Perhaps the best place to be immersed is here on the beach where people watching can entertain you for hours. Even in Brazil's so-called winter, you can soak up this beach life, mountains, forests and party spirit of the self-styled Marvellous City in pleasingly balmy temperatures. Then there's the glitz and glam, with helicopters twirling off from rooftop pools up the beach.

To end a perfect Rio day I would continue on south back to Ipanema beach on the metro – saving the best for last! As you pass a few glamorous 60s apartment buildings on your approach to witness the culture that is beach life in Rio. Picturesque peaks line the ends of these stunning beaches that will take your breath away while asking – how on earth can this place be in a city?! Past the sea of joggers, past the sit up benches and the pull-up bars - all taken – it becomes apparent this serves as the city's playground, gym, soccer fields, volleyball courts, swimming hole, surfing, fishing, and of course, place of sun worship. Everyone is equal in this beach society (and equally 98% naked). We wound up in the gay section. Today was a weekday and Ipanema is only mildly packed. Don't these people have jobs anyway?!

Spandex, speedos and string bikinis are the only uniforms here on the bustling beaches and the catwalk sidewalks. OK, I get the obsession to perfect and bronze one's body. But I don't quite understand the blinding neon look that only Brazilian women pull off. I found another export that won't make it overseas - the t-shirt and speedo combo for men, all legs. Not a good look.

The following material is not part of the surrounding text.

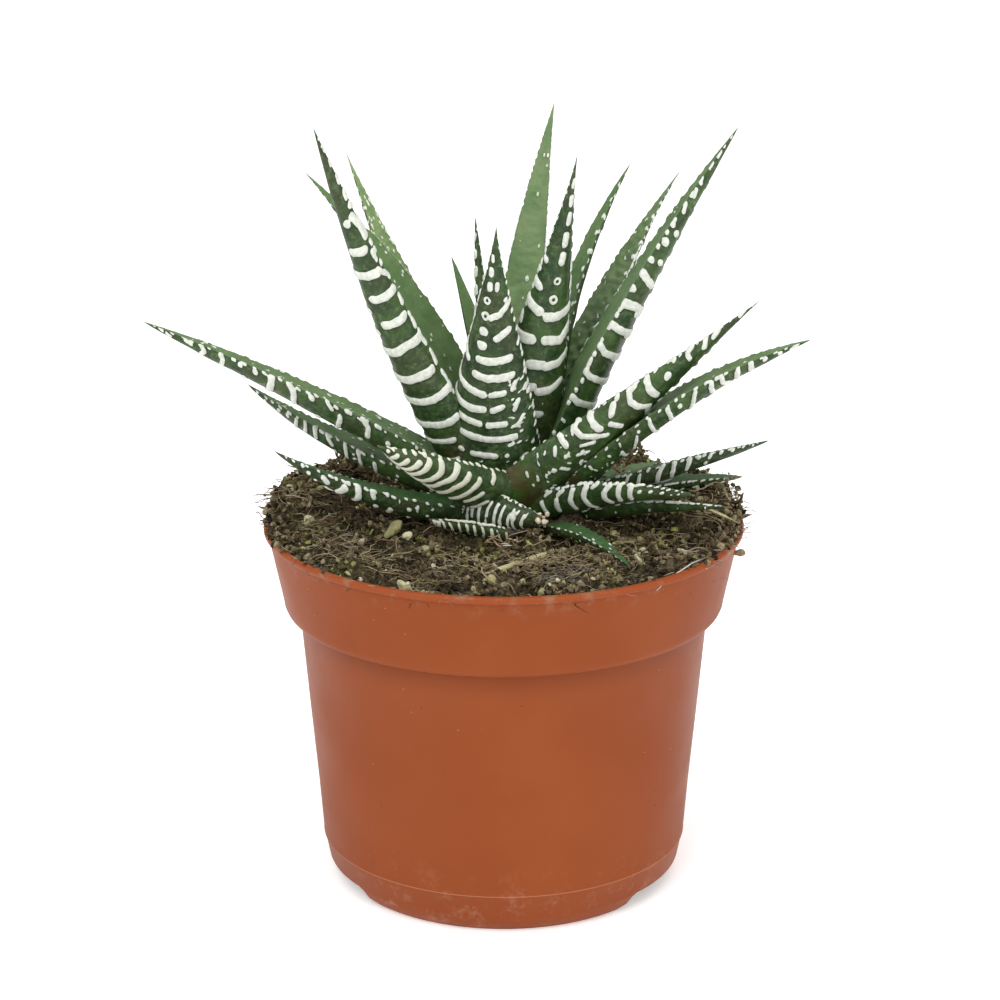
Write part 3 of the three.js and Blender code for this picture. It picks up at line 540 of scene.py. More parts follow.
def make_piece(name, points, faces, material, nodes=(), values=None, smoothed=True):
    """A smooth mesh from points in millimetres that rides on the pot; values are its point attributes."""
    mesh = bpy.data.meshes.new(name)
    mesh.from_pydata((np.asarray(points) * MM).tolist(), [], [tuple(face) for face in faces])
    for key, numbers in (values or {}).items():
        layer = mesh.attributes.new(key, "FLOAT", "POINT")
        layer.data.foreach_set("value", np.asarray(numbers, np.float32))
    mesh.polygons.foreach_set("use_smooth", np.full(len(mesh.polygons), smoothed))
    mesh.materials.append(material)
    mesh.update()
    piece = bpy.data.objects.new(name, mesh)
    bpy.context.scene.collection.objects.link(piece)
    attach(piece, "root")
    if nodes:
        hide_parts(*nodes)
    return piece


# Leaves

class Leaf:
    """One leaf's spine, sections and surface grid, by the same rules as in the CAD model."""

    def __init__(self, row, step, lower, upper):
        (self.name, angle, reach, tip, foot_angle, foot_reach, foot_height, bow, sway, twist, self.width,
         self.thick, self.taper, self.spacing) = row
        side = outward(angle + 90)
        up = np.array([0, 0, 1.0])
        self.foot = ROSETTE + foot_reach * outward(foot_angle) + foot_height * up
        self.end = ROSETTE + reach * outward(angle) + tip * up
        rise = np.cross(unit(self.end - self.foot), side)
        self.middle = (self.foot + self.end) / 2 + 2 * bow * rise + 2 * sway * side
        self.side = side
        self.twist = math.radians(twist)
        self.lower = lower
        self.upper = upper
        dense = np.linspace(-LEAF_SINK, 1, 400)
        gaps = np.linalg.norm(np.diff(self.spine(dense), axis=0), axis=1)
        from_tip = np.concatenate([[0], np.cumsum(gaps[::-1])])[::-1]
        self.length = from_tip[0]
        self.from_tip = np.linspace(self.length, step, max(8, int(self.length / step)))
        self.t = np.interp(self.from_tip, from_tip[::-1], dense[::-1])
        self.build_grid()

    def spine(self, t):
        """Points of the spine for shares t of the way from the foot to the tip."""
        t = np.asarray(t)[:, None]
        s = 1 - t
        return self.foot * s * s + self.middle * 2 * s * t + self.end * t * t

    def build_grid(self):
        """Rings of points: the lower face from the left margin to the right, then the upper face back."""
        t = self.t[:, None]
        centre = self.spine(self.t)
        along = unit((self.middle - self.foot) * (1 - t) + (self.end - self.middle) * t)
        flat_side = unit(self.side - along * (along @ self.side)[:, None])
        flat_up = np.cross(along, flat_side)
        across = flat_side * math.cos(self.twist) + flat_up * math.sin(self.twist)
        upward = flat_up * math.cos(self.twist) - flat_side * math.sin(self.twist)
        run = np.clip(1 - self.t, 0.001, 1)
        self.half = self.width / 2 * np.sin(math.pi / 2 * run ** self.taper)
        self.deep = self.thick * np.sin(math.pi / 2 * run ** (self.taper * DEPTH_TAPER))
        turn = np.linspace(math.pi, 0, 90)
        share = np.linspace(0, 1, self.lower + 1)
        lower_u = np.empty((len(self.t), self.lower + 1))
        lower_v = np.empty_like(lower_u)
        self.girth = np.empty(len(self.t))
        for i, (half, deep) in enumerate(zip(self.half, self.deep)):
            u = half * np.cos(turn)
            v = deep * np.sin(turn) ** BELLY_POWER
            walked = np.concatenate([[0], np.cumsum(np.hypot(np.diff(u), np.diff(v)))])
            lower_u[i] = np.interp(share * walked[-1], walked, u)
            lower_v[i] = np.interp(share * walked[-1], walked, v)
            self.girth[i] = walked[-1] / 2
        cross = np.linspace(1, -1, self.upper + 2)[1:-1]
        edge = np.minimum(MARGIN_ROUND, self.half * 0.2)[:, None]
        upper_u = self.half[:, None] * cross
        dome = edge * np.sqrt(1 - cross ** 2) - 2 * LEAF_CUP * self.half[:, None] * (1 - cross ** 2)
        u = np.concatenate([lower_u, upper_u], axis=1)
        v = np.concatenate([-lower_v, dome], axis=1)
        sag = BAND_SAG * 2 * self.half[:, None] * np.clip(-v, 0, None) / self.deep[:, None]
        sag[:, self.lower + 1:] = 0
        self.grid = (centre[:, None] + across[:, None] * u[..., None] + upward[:, None] * v[..., None]
                     - along[:, None] * sag[..., None])
        self.share = np.concatenate([np.linspace(-1, 1, self.lower + 1), cross])
        facing = np.concatenate([np.zeros(self.lower + 1), np.ones(self.upper)])
        facing[0] = facing[self.lower] = 0.5
        self.facing = np.broadcast_to(facing, u.shape)

    def normals(self):
        """Outward normals of the grid."""
        round_step = np.roll(self.grid, -1, axis=1) - np.roll(self.grid, 1, axis=1)
        long_step = np.gradient(self.grid, axis=0)
        outward_side = np.cross(round_step, long_step)
        return outward_side / np.maximum(np.linalg.norm(outward_side, axis=-1, keepdims=True), 1e-9)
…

At sunset it's time to take a few last looks at the beach in all it's majesty and head for a caipirinhia at the world famous Garota de Ipanema cafe where the “Girl from Ipanema” song was penned by two locals who paid close attention to the same woman who passed by each day. I couldn't help feeling nostalgic of our exhaustive year long adventure that somehow ended at this iconic cafe. The waiter bought us two perfect Caipirinha's, and sticking out like sore thumbs, he brought us a copy of the sheet music from the song which was a very nice gesture (and free souvenier!).

The Girl from Ipanema - The most classic bossa nova song born in the 1960s when two young regulars at the Velosa bar.



To make dinner plans in Rio, I would absolutly schedule a mouth-watering, pan-fried garlic steak at Cafe Llamas. Next time I would see where the music takes you through the world's most vibrant samba scene in the district of Lapa. Samba was born in the suburbs of Rio. You could venture closer by to the Bar do Amido at 8pm for some atmospheric samba on the decks of the Yacht Club at Botafogo.

Perhaps next time I would suggest a football match at the Marecana stadium or museum like the MAC, Oscar Nemeyer's spaceship creation. Either way be sure to pass up the tourist traps like favala tours (unless your friend is showing you around) and favor what the locals are always doing, busy worshiping their physique and tan. This city has a real quality of life different to any other. It has a unique beauty and magnatism for which the world is jealous, and embraces Rio with all the warmth that Cariocas welcome you with

> Where to stay? Let's suppose your pockets don't have thousands of Reals to stay in the Copacabana Palace Hotel. Ipanema seems a perfect base anyway since it is safer than Copacabana but not quite as ritzy as Leblon. There is a small alley known as the 'backpacker village' that has half a dozen options bundled together – the best being Harmony and The Lighthouse (book ahead). Here you are only three blocks from both Ipanema beach and the lake. Around the corner is a supermarket and the brand new metro station that connects you with the train up through Copacabana, Lapa and the historic center.